Third, you have made the key observation that there are infinitely many confidence sets for any given $\alpha$, even with the heavy parametric restriction on the form of the confidence sets. If you give me $\alpha_1$ (with some constraints), I can give you $\alpha_2$ to match. So how do we choose one? Well it turns out if we minimize the length of the interval for this parametric restriction, then we get a unique one which is nice since we can calculate it every time. That is we can show the symmetry you want given the normality constraint.

Note: there is a paper by Pratt about Length of confidence intervals which is similar but even stronger than this result. In particular, he shows that any unimformly most powerful test can be inverted to get the confidence interval of smallest length. So this means finding this confidence interval of smallest length is good, if there is a uniformly most powerful test (and in the case of this parametric restriction, there is!).

Here is the approach. We want the interval $C(a,b) = [\overline{X} - a, \overline{X} + b]$ such that $P(C(a,b) \ni \theta) = 1 - \alpha$. Let $\phi$ be the standard normal pdf and $\Phi$ be the standard normal cdf. Using the normality condition you laid out, we get $$\begin{align*} P(C(a,b) \ni \theta) &= P(\overline{X} - a \leq \theta \leq \overline{X} - b)\\ &= P(-b \leq \overline{X} - \theta \leq a) \\ &= P\left(-\frac{b\sqrt{n}}{\sqrt{\theta(1-\theta)}} \leq \frac{\sqrt{n}(\overline{X} - \theta)}{\sqrt{\theta(1-\theta)}} \leq \frac{a\sqrt{n}}{\sqrt{\theta(1-\theta)}} \right) \\ &= P\left(\frac{\sqrt{n}(\overline{X} - \theta)}{\sqrt{\theta(1-\theta)}} \leq \frac{a\sqrt{n}}{\sqrt{\theta(1-\theta)}} \right) - P\left(\frac{\sqrt{n}(\overline{X} - \theta)}{\sqrt{\theta(1-\theta)}}\leq -\frac{b\sqrt{n}}{\sqrt{\theta(1-\theta)}}\right) \\ &=\Phi\left(\frac{a\sqrt{n}}{\sqrt{\theta(1-\theta)}}\right) - \Phi\left(-\frac{b\sqrt{n}}{\sqrt{\theta(1-\theta)}}\right) \\ &=1 - \alpha \end{align*}$$

Thus we get the set $$\text{ValidEndpoints} = \{(a,b) \, : \, P(C(a,b) \ni \theta)\} = \left\{ (a,b) \, : \, \Phi\left(\frac{a\sqrt{n}}{\sqrt{\theta(1-\theta)}}\right) - \Phi\left(-\frac{b\sqrt{n}}{\sqrt{\theta(1-\theta)}}\right) =1 - \alpha \right\}.$$

This set gives us the infinite possible confidence sets. Now we will choose just one of these by minimizing the length of the confidence interval.

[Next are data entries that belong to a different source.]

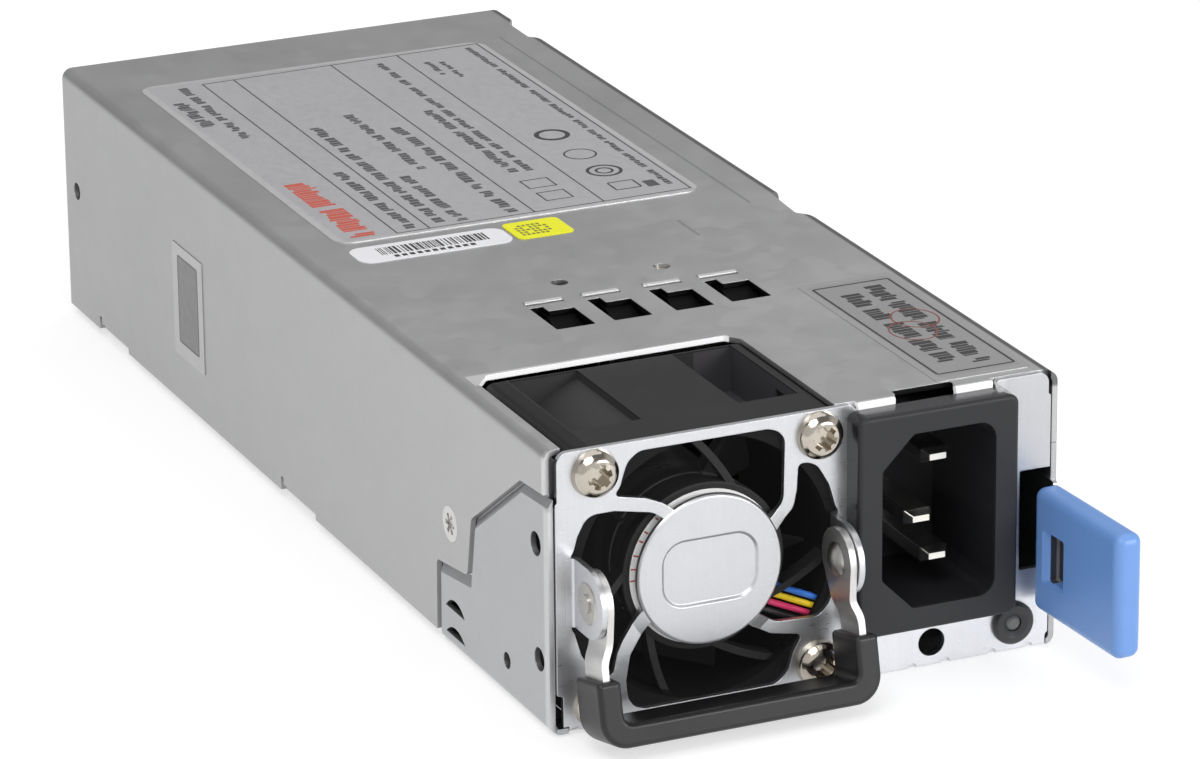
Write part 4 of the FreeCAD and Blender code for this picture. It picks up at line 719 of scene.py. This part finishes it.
bars = Shape()
x = -26.0
while x < -9.9:
    w = rng.choice((0.16, 0.16, 0.30, 0.45))
    bars.rect(x, x + w, -10.95, -7.9, z0, z1)
    x += w + rng.choice((0.16, 0.20, 0.34))
x = -24.6
while x < -12.0:
    bars.rect(x, x + 0.75, -12.45, -11.5, z0, z1)
    x += 1.15
bars.make("barcode_bars", M["ink"])

yz0, yz1 = 39.10 - 0.004, 39.10 + 0.012
ym = Shape()
for i in range(7):
    for j in range(5):
        if rng.random() < 0.62:
            ym.rect(-4.9 + i * 0.72, -4.9 + i * 0.72 + 0.5, -11.7 + j * 0.95, -11.7 + j * 0.95 + 0.62, yz0, yz1)
ym.make("sticker_marks", M["ink_olive"])

sz0, sz1 = 39.08 - 0.004, 39.08 + 0.010
seal = Shape()
seal.frame(rounded(21.3, 33.1, -87.7, -50.0, 0.5), 0.36, sz0, sz1)
seal.make("seal_border", M["ink"])
srow = Shape()
greek(srow, 25.2, -83.5, -54.0, 2.9, sz0, sz1, (3.4, 8.5), 1.2)
greek(srow, 29.4, -85.5, -52.0, 2.9, sz0, sz1, (4.5, 9.0), 1.2)
srow.make("seal_type_rows", M["ink"])
ring = Shape()
for cxx, cyy in ((26.4, -70.8), (28.9, -66.4)):
    ring.frame([(cxx + 3.3 * math.cos(2 * math.pi * k / 40), cyy + 3.9 * math.sin(2 * math.pi * k / 40)) for k in range(40)],
               0.26, sz0, sz1 + 0.004)
ring.make("seal_plain_rings", M["ink_brown"])


def on_left(a, b, c):
    return (-36.87 - c, a, b)


side = Shape()
side.prism(rounded(35.2, 43.0, 10.8, 24.0, 0.3), -0.004, 0.012, on_left)
side.make("side_sticker_window", M["window_grey"])
sideb = Shape()
sideb.frame(rounded(35.0, 43.2, 10.6, 24.2, 0.4), 0.18, -0.004, 0.020, on_left)
sideb.make("side_sticker_border", M["ink_grey"])


def on_fan(a, b, c):
    return (-14.3 + a, -91.35 - c, 19.5 + b)


# head of a fixing under the lid, seen in the right-hand hole behind the vents
fixing = Shape()
fixing.prism(circle(7.2, -31.8, 1.12, 40), 38.10, 38.45)
fixing.make("lid_fixing", M["nickel"])

# fine red ticks round the motor's sticker
ticks = Shape()
for k in range(7):
    t = math.radians(122 + 10.0 * k + rng.uniform(-2, 2))
    ln = rng.uniform(0.5, 0.8)
    r0 = 10.58 - ln
    ca, sa = math.cos(t), math.sin(t)
    wd = 0.11
    ticks.prism([(ca * r0 - sa * wd, sa * r0 + ca * wd), (ca * r0 + sa * wd, sa * r0 - ca * wd),
                 (ca * (r0 + ln) + sa * wd, sa * (r0 + ln) - ca * wd),
                 (ca * (r0 + ln) - sa * wd, sa * (r0 + ln) + ca * wd)], -0.003, 0.010, on_fan)
ticks.make("fan_sticker_ticks", M["ink_red"])


# ------------------------------------------------------------ floor and light
def floor():
    me = bpy.data.meshes.new("floor")
    s = 6.0
    me.from_pydata([(-s, -s, 0), (s, -s, 0), (s, s, 0), (-s, s, 0)], [], [(0, 1, 2, 3)])
    o = bpy.data.objects.new("floor", me)
    scene.collection.objects.link(o)
    o.location.z = -0.0004
    k = Mat("mat_floor")
    n = k.noise(0.02, 3.0, 0.5)
    me.materials.append(k.done(k.mix(1.0, (0.46, 0.46, 0.46), k.span(n, 0.3, 0.7, 0.985, 1.0), "MULTIPLY"), 0.6, 0.0,
                               Specular_IOR_Level=0.2, Emission_Color=(1.0, 1.0, 1.0, 1.0), Emission_Strength=0.60))


floor()


def world():
    w = bpy.data.worlds.new("studio")
    scene.world = w
    w.use_nodes = True
    t = w.node_tree
    t.nodes.clear()
    out = t.nodes.new("ShaderNodeOutputWorld")
    bg = t.nodes.new("ShaderNodeBackground")
    tc = t.nodes.new("ShaderNodeTexCoord")
    sep = t.nodes.new("ShaderNodeSeparateXYZ")
    t.links.new(tc.outputs["Generated"], sep.inputs[0])
    # darker behind the object, brighter in front and above
    mr = t.nodes.new("ShaderNodeMapRange")
    mr.inputs["From Min"].default_value = -0.9
    mr.inputs["From Max"].default_value = 0.9
    mr.inputs["To Min"].default_value = 0.84
    mr.inputs["To Max"].default_value = 0.42
    t.links.new(sep.outputs[1], mr.inputs["Value"])
    # and a dimmer ceiling straight overhead, outside the lamps
    up = t.nodes.new("ShaderNodeMapRange")
    up.inputs["From Min"].default_value = 0.50
    up.inputs["From Max"].default_value = 0.72
    up.inputs["To Min"].default_value = 1.0
    up.inputs["To Max"].default_value = 0.30
    t.links.new(sep.outputs[2], up.inputs["Value"])
    both = t.nodes.new("ShaderNodeMath")
    both.operation = "MULTIPLY"
    t.links.new(mr.outputs[0], both.inputs[0])
    t.links.new(up.outputs[0], both.inputs[1])
    rgb = t.nodes.new("ShaderNodeCombineColor")
    for i in range(3):
        t.links.new(both.outputs[0], rgb.inputs[i])
    t.links.new(rgb.outputs[0], bg.inputs["Color"])
    bg.inputs["Strength"].default_value = 1.0
    t.links.new(bg.outputs[0], out.inputs[0])


world()


def area(name, loc, target, size, power, colour=(1, 1, 1)):
    d = bpy.data.lights.new(name, "AREA")
    d.shape = "RECTANGLE"
    d.size, d.size_y = size
    d.energy = power
    d.color = colour
    o = bpy.data.objects.new(name, d)
    scene.collection.objects.link(o)
    o.location = loc
    o.rotation_mode = "QUATERNION"
    o.rotation_quaternion = (Vector(target) - Vector(loc)).to_track_quat("-Z", "Y")
    return o


area("key", (-0.45, -0.70, 1.05), (0, -0.02, 0.02), (0.7, 0.6), 6.5)
area("fill", (0.60, -1.00, 0.42), (0, -0.06, 0.02), (0.6, 0.4), 7.0)
area("top", (0.0, 0.25, 1.25), (0, 0, 0), (1.9, 1.5), 9.6)
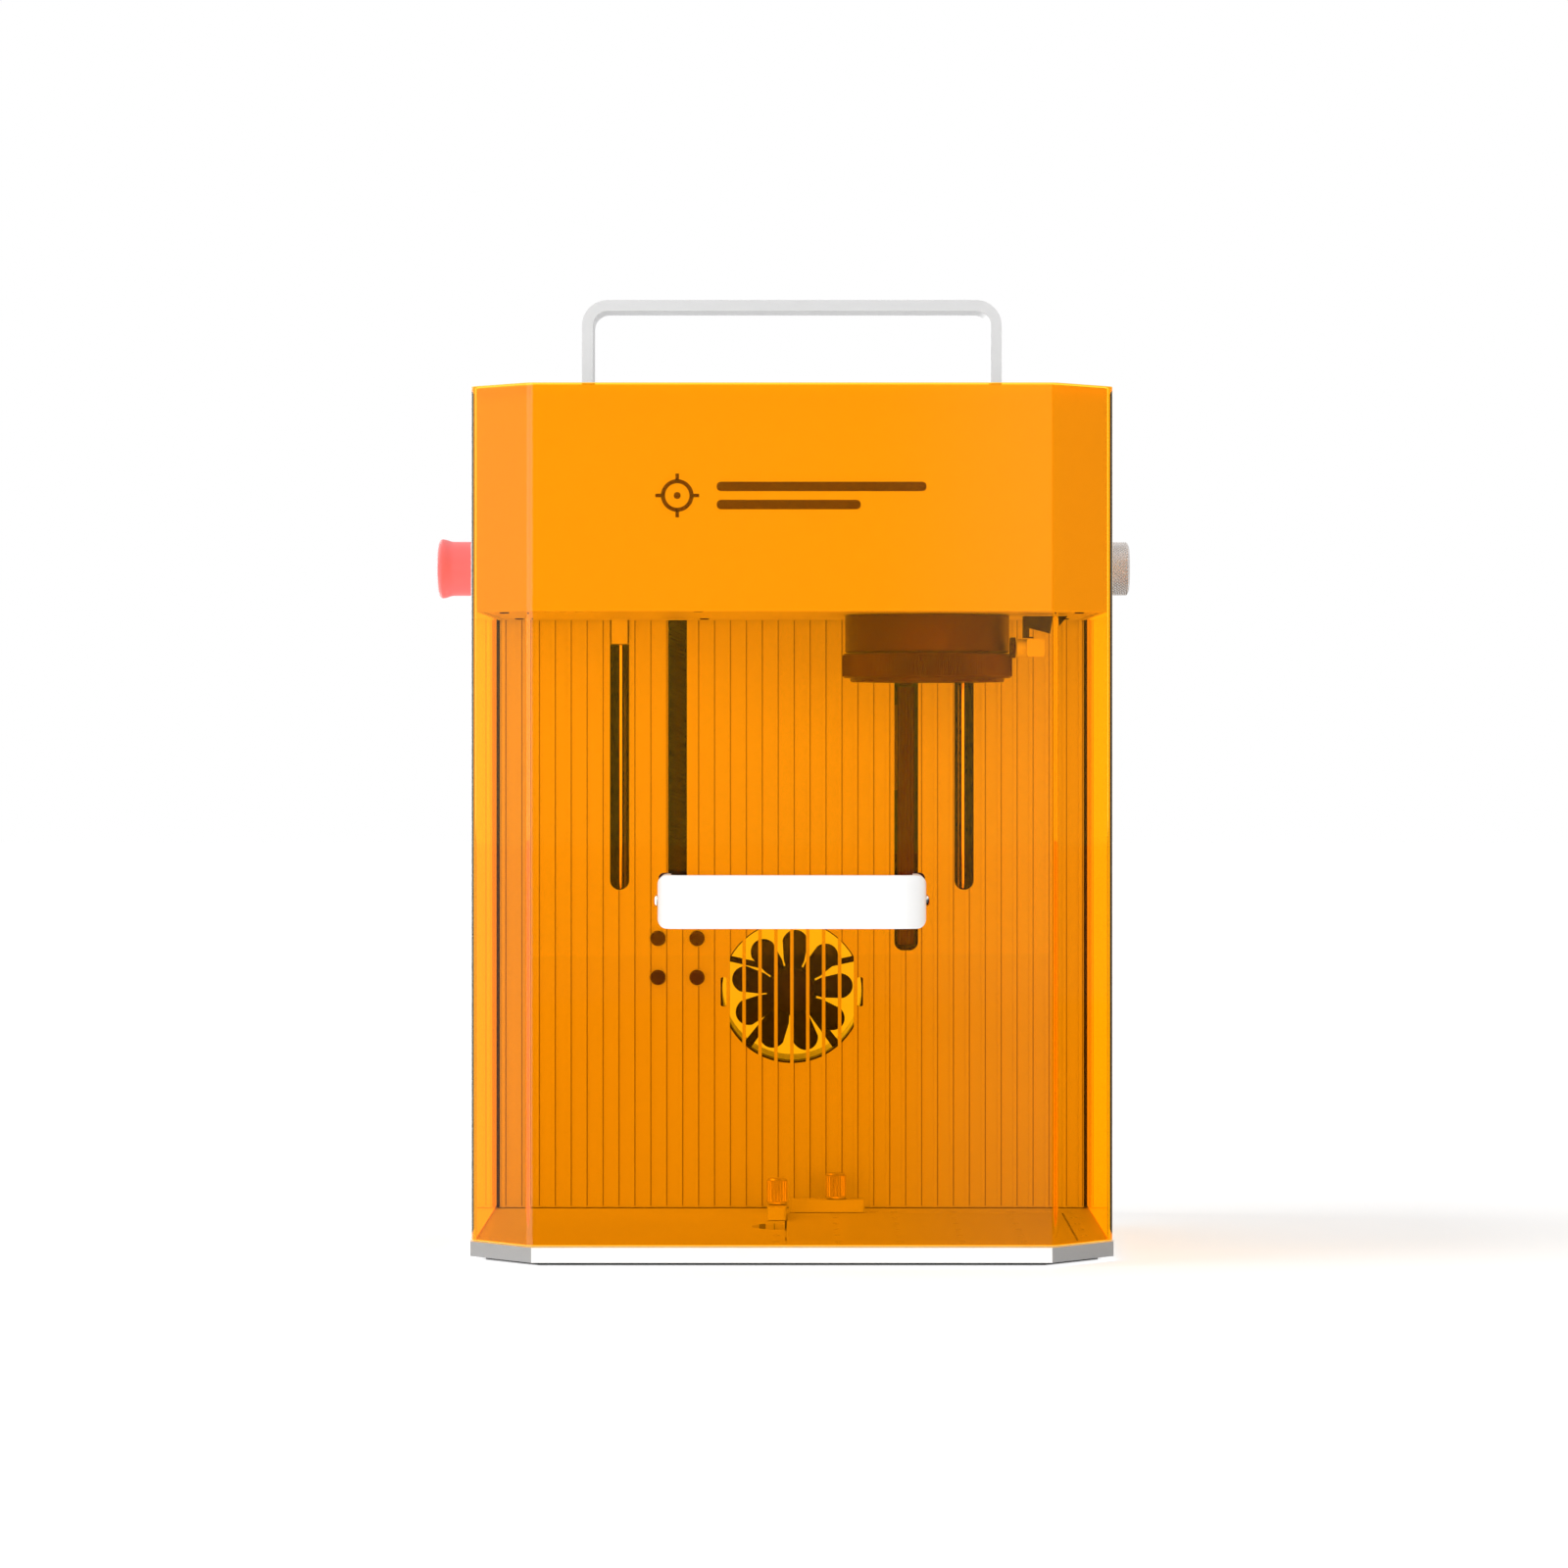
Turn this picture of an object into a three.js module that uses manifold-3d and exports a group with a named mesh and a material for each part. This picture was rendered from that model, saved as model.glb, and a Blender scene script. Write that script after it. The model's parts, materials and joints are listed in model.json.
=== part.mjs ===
// A desktop galvanometer laser engraver: a white octagonal base, a tinted acrylic safety door that slides
// up round a lifting laser head, and a rear housing that holds the lift, the fan and the electronics.
// Millimetres. +X is right as seen from the front, +Y runs to the back, +Z is up, and the origin is the
// centre of the underside.
import * as THREE from "three";
import { mergeVertices } from "three/addons/utils/BufferGeometryUtils.js";
import Module from "manifold-3d";

const wasm = await Module();
wasm.setup();

// ---- Driving dimensions --------------------------------------------------------------------------------

const GAP = 0.3; // between faces that touch
const RUN = 0.3; // radial clearance of what turns or slides in a hole
const OVER = 1; // how far a cutter runs past what it cuts
const DIAGONAL_LOSS = 2 - Math.SQRT2; // a 45 degree chamfer gets this much shorter per unit of inset

// The overall sizes: width and depth are the base's, height is the housing's.
const BASE = { halfWidth: 104, front: -92.5, back: 92.5, chamfer: 21, thickness: 4.8, top: 6 };
const PAD = { thickness: 1, inset: 5 };
const TOP = 282;

// The wall between the work chamber and the housing, and the housing round it. The wall ends inside the
// door's side panels, so it narrows when their sheet gets thicker.
const SHEET = 2;
const WALL = {
  halfWidth: BASE.halfWidth - 1.7 - SHEET, front: 42, thickness: 2, rib: 0.8, ribWidth: 1.2, ribPitch: 5.5,
};
const HOUSING = {
  halfWidth: BASE.halfWidth + 1.4, wall: 1.2, front: WALL.front, back: BASE.back, top: TOP, bottom: 1.2,
  bend: 3,
};
const STRIP = { leg: 0.8, back: WALL.front + 8, web: 1.8 };
const COVER = { back: BASE.back - 1.6, thickness: 1.5 };
const COVER_VENT = { count: 6, width: 34, height: 3, pitch: 7.5, x: 56, z: TOP - 57 };
const SIDE_CONTROLS = { y: BASE.back - 24.5, z: TOP - 54.4 };
const TOP_HANDLE = {
  y: SIDE_CONTROLS.y, depth: 20, width: 146.3, thickness: 3.8, top: TOP + 39, cornerRadius: 9, foot: 14,
};

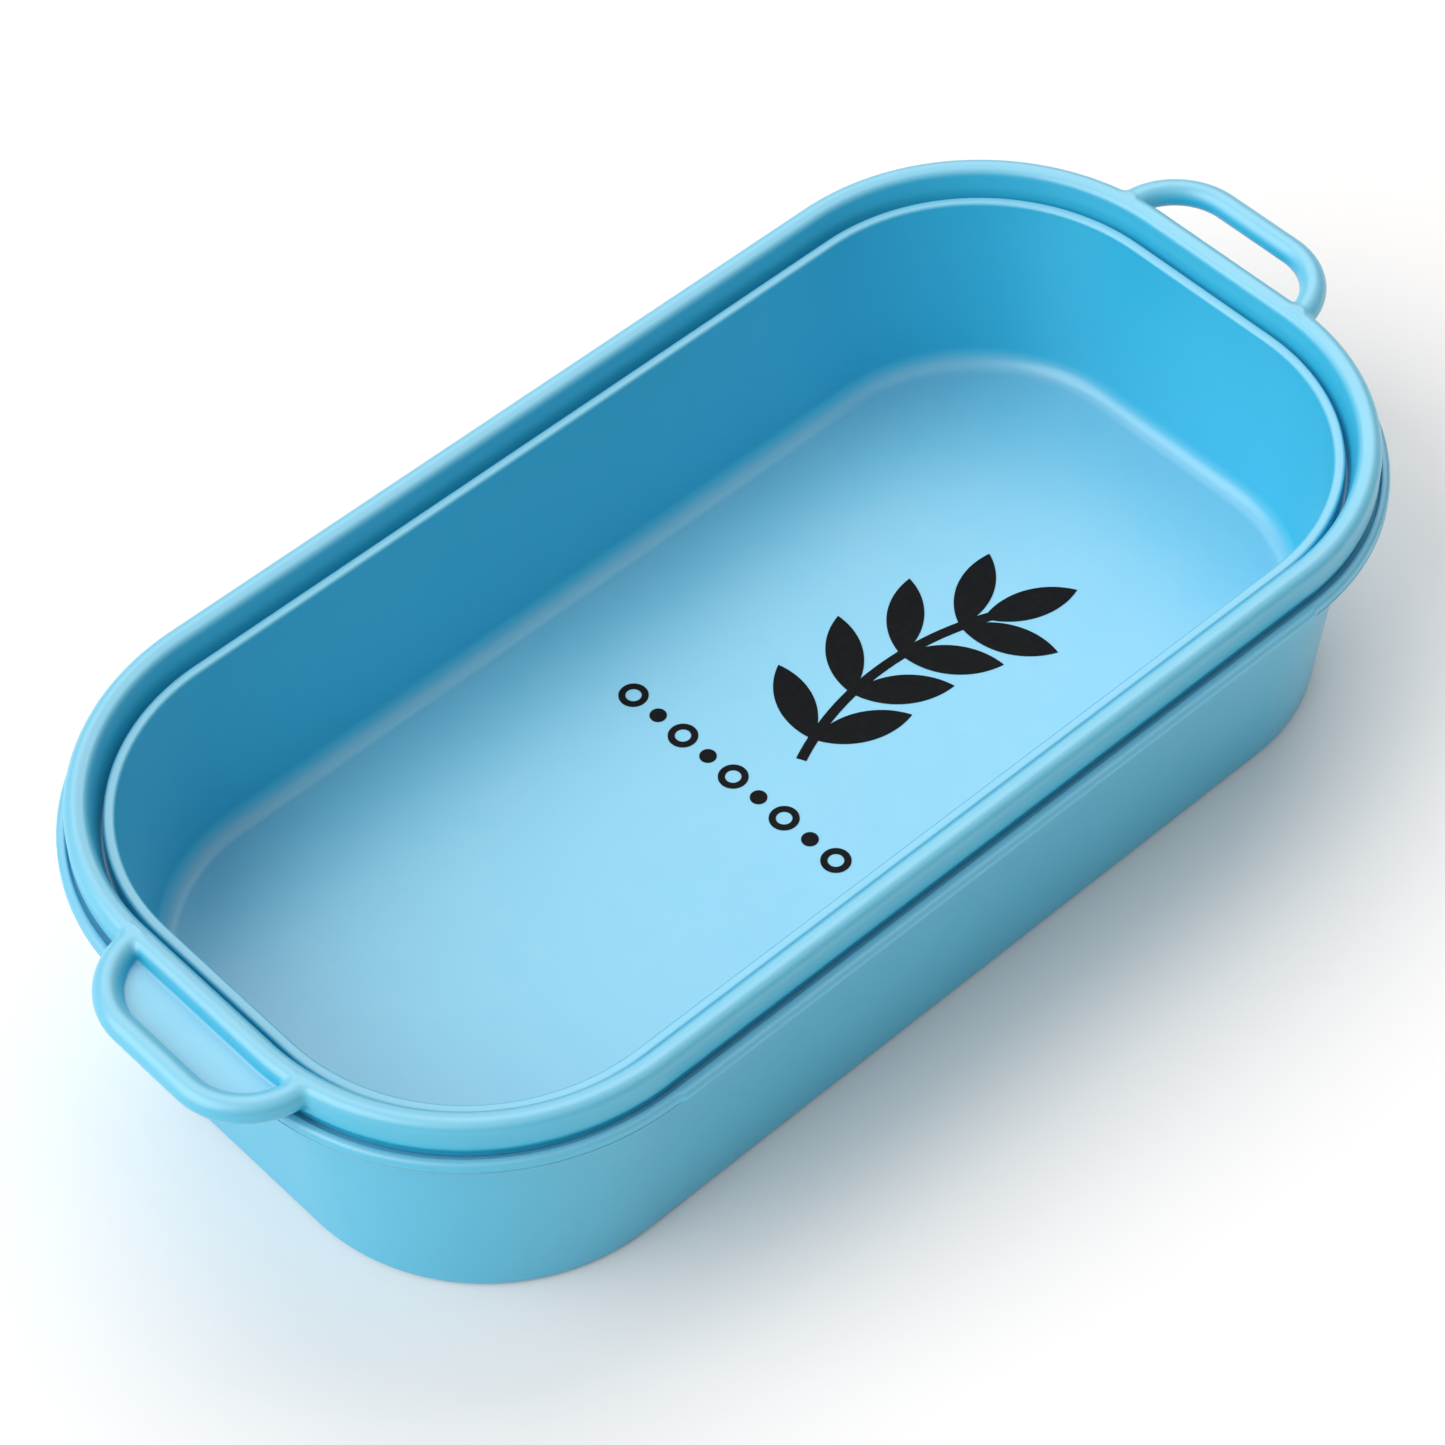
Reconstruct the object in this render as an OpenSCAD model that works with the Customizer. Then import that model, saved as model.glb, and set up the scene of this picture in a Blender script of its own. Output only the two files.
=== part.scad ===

This is our constraint set, and we want to minimize the length of $C(a,b)$ which is $a + b$. Thus we do Lagrangian method for $$ \min a + b \quad \text{s.t.} \quad (a,b) \in \text{ValidEndpoints}. $$ We get $$ \begin{align*} &L = a + b + \lambda\left(1 - \alpha - \Phi\left(\frac{a\sqrt{n}}{\sqrt{\theta(1-\theta)}}\right) + \Phi\left(-\frac{b\sqrt{n}}{\sqrt{\theta(1-\theta)}}\right)\right) \\ \implies & \frac{\partial L}{\partial a} = 1 - \frac{\lambda \sqrt{n}}{\sqrt{\theta(1-\theta)}}\phi\left(\frac{a\sqrt{n}}{\sqrt{\theta(1-\theta)}}\right) = 0 \\ & \frac{\partial L}{\partial b} = 1 - \frac{\lambda \sqrt{n}}{\sqrt{\theta(1-\theta)}}\phi\left(-\frac{b\sqrt{n}}{\sqrt{\theta(1-\theta)}}\right) = 0 \\ & \frac{\partial L}{\partial \lambda} = 0 \end{align*}$$ Solving and dividing out lambda in the first two equations gives $$ \phi\left(\frac{a\sqrt{n}}{\sqrt{\theta(1-\theta)}}\right) = \phi\left(-\frac{b\sqrt{n}}{\sqrt{\theta(1-\theta)}}\right) \implies a = \pm b $$ using the symmetry of the normal pdf over the $y$-axis.

We can eliminate $a = -b$ since the confidence interval would have no area. Thus $a = b$, which gives you the symmetry you want. This combined with what you have above says that $z_{\alpha_2} = z_{\frac{\alpha}{2}} = -z_{1 - \frac{\alpha}{2}}$ and $z_{\alpha_1} = z_{1 - \frac{\alpha}{2}}$, as desired.